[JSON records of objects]
* * *

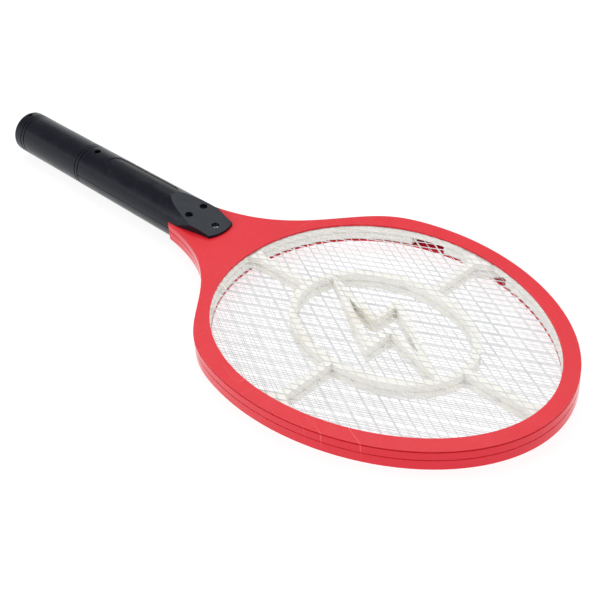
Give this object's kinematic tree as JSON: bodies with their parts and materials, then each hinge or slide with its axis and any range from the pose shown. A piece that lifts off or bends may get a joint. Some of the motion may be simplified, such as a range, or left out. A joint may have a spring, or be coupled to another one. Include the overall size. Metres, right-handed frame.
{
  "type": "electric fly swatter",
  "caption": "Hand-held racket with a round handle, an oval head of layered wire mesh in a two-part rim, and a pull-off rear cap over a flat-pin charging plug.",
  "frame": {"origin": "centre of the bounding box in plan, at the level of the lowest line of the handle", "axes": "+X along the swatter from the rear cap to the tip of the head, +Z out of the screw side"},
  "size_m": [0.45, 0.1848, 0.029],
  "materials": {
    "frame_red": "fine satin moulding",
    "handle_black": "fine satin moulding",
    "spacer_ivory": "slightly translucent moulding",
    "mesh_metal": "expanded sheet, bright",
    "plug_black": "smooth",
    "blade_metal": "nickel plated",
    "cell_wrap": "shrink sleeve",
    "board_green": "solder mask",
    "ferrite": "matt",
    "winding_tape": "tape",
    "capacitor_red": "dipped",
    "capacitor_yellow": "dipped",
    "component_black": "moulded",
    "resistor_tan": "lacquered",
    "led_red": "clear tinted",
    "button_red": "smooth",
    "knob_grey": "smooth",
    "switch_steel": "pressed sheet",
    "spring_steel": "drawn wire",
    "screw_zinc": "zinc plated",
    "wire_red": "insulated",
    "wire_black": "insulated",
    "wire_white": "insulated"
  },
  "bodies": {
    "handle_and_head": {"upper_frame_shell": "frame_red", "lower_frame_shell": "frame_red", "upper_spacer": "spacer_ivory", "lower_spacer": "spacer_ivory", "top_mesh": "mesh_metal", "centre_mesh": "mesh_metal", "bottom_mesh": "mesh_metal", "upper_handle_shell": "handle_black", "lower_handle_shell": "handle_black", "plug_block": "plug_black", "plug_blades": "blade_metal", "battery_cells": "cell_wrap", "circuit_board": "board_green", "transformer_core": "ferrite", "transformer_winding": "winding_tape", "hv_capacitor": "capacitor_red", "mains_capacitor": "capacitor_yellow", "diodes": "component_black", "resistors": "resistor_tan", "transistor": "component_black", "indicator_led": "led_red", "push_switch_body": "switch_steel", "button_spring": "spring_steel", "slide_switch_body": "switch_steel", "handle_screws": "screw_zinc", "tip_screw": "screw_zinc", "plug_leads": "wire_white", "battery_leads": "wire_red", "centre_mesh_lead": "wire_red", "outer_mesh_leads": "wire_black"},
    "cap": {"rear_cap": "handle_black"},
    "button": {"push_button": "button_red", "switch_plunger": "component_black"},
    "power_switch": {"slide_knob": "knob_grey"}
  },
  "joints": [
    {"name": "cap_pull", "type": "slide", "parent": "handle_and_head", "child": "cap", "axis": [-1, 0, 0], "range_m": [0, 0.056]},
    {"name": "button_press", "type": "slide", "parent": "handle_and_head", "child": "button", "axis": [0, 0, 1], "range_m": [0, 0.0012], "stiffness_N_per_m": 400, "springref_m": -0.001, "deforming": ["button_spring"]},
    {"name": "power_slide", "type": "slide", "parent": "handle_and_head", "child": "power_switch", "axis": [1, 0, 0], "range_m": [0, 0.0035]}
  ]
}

* * *

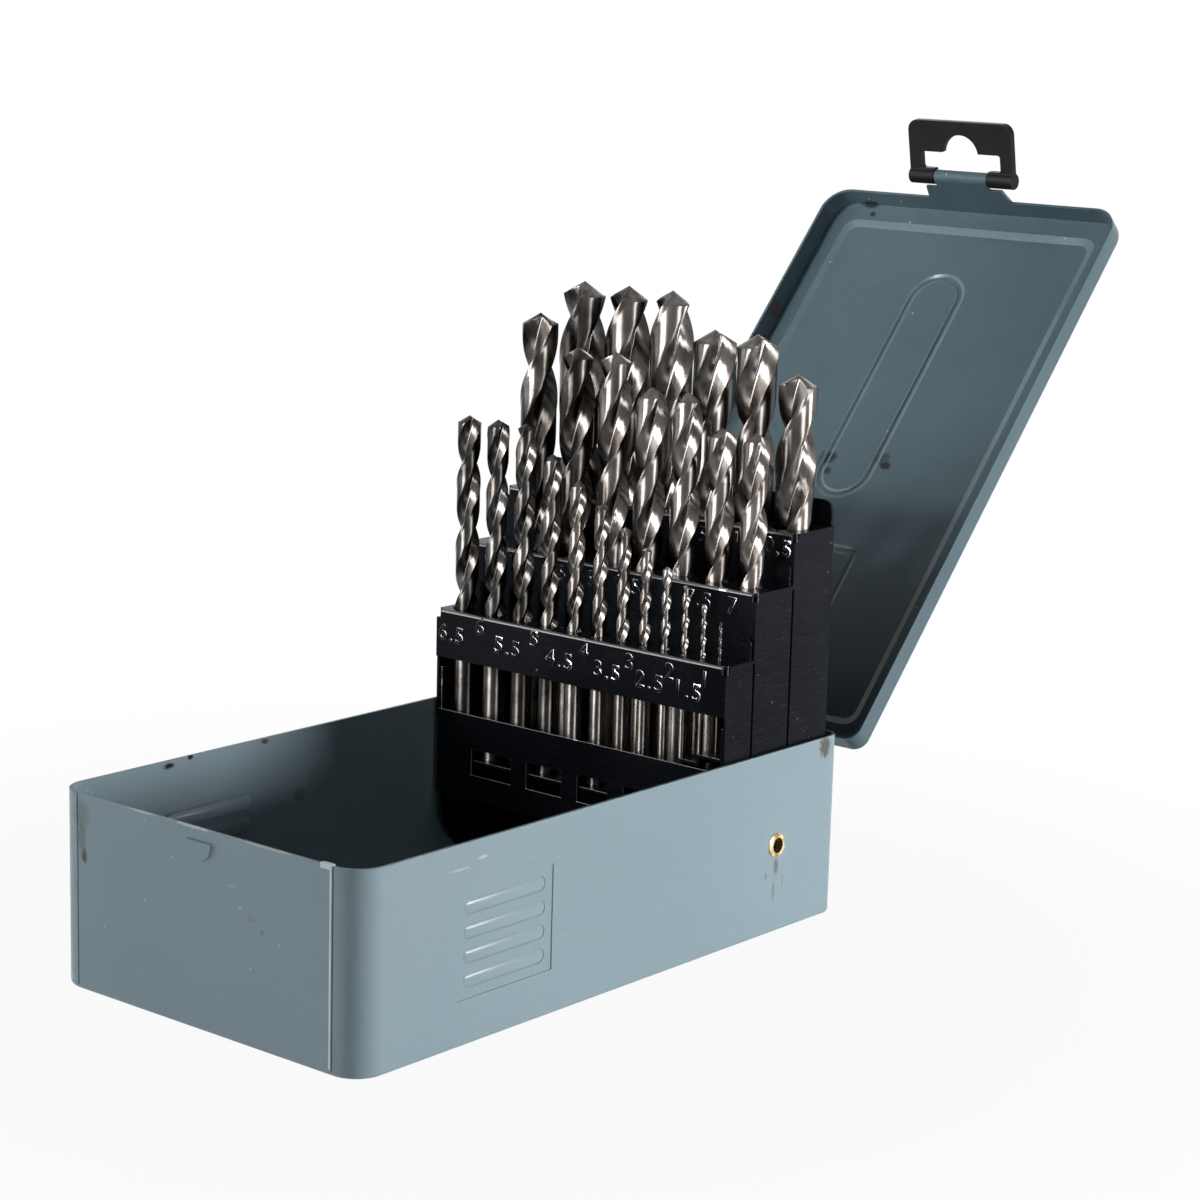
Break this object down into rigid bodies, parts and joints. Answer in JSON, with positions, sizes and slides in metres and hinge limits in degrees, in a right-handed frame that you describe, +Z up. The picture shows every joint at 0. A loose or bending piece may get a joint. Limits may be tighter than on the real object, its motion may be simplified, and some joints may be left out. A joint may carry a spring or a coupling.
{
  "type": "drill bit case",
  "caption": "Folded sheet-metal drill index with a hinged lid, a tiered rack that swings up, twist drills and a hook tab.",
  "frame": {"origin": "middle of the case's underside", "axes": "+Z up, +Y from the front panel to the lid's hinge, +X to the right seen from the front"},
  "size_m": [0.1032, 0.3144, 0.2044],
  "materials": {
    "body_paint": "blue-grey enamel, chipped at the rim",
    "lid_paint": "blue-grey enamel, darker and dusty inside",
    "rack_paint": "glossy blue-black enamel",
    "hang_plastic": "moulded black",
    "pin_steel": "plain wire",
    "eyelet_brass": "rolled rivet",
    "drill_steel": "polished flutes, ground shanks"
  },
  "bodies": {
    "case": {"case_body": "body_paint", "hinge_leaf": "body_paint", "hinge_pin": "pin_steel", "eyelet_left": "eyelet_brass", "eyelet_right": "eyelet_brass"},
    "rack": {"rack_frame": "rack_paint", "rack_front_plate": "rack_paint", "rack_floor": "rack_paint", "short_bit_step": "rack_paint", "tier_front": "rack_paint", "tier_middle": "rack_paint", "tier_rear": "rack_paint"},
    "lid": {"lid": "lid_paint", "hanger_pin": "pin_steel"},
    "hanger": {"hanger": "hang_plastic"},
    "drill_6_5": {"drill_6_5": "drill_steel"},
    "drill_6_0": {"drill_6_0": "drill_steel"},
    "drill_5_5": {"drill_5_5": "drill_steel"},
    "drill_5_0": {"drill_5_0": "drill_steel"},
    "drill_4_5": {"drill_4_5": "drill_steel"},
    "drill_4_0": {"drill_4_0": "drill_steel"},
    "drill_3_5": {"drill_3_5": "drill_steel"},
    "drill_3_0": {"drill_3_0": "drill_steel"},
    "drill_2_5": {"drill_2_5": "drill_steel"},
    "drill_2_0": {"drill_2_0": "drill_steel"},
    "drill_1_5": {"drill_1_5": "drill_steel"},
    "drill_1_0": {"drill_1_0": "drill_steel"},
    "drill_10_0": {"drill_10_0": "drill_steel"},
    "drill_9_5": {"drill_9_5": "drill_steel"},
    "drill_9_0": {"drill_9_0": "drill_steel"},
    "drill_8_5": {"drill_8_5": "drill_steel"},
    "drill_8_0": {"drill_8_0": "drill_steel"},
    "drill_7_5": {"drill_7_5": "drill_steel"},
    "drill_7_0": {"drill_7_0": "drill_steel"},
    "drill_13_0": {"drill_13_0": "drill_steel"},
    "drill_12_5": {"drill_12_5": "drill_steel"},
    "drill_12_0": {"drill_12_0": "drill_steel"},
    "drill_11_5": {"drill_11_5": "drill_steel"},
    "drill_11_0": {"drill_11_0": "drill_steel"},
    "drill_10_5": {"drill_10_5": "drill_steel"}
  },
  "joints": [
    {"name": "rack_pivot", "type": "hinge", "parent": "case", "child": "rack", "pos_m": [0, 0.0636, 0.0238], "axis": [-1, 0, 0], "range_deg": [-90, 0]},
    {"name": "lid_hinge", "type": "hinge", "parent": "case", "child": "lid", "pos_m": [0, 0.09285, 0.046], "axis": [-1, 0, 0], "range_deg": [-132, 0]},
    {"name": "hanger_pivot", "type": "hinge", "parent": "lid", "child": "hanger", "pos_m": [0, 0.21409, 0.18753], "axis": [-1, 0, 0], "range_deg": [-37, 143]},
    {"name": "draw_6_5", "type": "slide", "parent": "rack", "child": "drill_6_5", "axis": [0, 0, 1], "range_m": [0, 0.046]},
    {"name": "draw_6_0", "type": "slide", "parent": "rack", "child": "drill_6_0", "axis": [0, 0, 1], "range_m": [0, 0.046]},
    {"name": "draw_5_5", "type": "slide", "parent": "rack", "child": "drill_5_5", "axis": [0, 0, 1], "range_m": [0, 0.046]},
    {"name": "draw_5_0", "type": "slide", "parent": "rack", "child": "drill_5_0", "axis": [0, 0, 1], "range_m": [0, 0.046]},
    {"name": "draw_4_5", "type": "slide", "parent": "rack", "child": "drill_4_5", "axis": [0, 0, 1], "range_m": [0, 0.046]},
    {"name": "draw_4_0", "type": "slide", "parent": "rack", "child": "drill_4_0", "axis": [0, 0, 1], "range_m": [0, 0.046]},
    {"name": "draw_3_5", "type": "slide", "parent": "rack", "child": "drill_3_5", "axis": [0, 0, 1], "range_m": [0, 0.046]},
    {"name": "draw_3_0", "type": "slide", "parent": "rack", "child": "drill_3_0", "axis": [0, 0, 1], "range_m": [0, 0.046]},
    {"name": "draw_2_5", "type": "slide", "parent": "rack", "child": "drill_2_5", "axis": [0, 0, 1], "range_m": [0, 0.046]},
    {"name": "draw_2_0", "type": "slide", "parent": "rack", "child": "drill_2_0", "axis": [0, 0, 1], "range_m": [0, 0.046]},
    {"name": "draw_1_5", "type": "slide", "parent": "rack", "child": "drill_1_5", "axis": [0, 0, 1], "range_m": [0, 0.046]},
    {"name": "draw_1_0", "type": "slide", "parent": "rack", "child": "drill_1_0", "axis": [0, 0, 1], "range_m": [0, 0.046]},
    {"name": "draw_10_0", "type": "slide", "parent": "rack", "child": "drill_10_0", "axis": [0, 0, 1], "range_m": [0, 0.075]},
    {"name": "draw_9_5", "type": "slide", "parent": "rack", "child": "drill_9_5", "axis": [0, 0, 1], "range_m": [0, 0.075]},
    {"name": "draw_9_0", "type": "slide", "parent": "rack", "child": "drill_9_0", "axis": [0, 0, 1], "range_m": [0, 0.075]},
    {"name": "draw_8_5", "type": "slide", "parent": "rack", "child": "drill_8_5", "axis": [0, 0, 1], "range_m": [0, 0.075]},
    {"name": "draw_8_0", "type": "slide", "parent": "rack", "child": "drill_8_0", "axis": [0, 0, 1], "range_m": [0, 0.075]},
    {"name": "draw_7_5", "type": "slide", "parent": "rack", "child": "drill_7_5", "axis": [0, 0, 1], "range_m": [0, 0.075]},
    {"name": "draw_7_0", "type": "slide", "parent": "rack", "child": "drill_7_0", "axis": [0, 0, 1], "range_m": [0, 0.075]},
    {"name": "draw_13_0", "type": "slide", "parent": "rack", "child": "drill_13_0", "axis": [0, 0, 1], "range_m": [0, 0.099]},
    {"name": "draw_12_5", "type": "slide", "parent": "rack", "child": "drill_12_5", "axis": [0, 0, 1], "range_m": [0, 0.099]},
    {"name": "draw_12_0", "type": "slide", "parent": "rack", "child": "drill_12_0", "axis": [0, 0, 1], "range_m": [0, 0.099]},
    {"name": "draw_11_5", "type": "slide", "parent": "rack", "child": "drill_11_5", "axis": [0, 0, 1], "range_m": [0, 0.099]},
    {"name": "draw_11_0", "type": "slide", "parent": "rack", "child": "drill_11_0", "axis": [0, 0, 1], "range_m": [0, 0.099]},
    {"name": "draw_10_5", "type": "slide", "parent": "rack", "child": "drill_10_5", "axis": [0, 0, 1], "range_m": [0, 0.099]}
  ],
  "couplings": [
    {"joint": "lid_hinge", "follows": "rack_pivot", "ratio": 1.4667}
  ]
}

* * *

▶ _Exercise task_
Pick out all lines from the data above in which the word "piece" appears.

▶ _Written answer_
Give this object's kinematic tree as JSON: bodies with their parts and materials, then each hinge or slide with its axis and any range from the pose shown. A piece that lifts off or bends may get a joint. Some of the motion may be simplified, such as a range, or left out. A joint may have a spring, or be coupled to another one. Include the overall size. Metres, right-handed frame.
Break this object down into rigid bodies, parts and joints. Answer in JSON, with positions, sizes and slides in metres and hinge limits in degrees, in a right-handed frame that you describe, +Z up. The picture shows every joint at 0. A loose or bending piece may get a joint. Limits may be tighter than on the real object, its motion may be simplified, and some joints may be left out. A joint may carry a spring or a coupling.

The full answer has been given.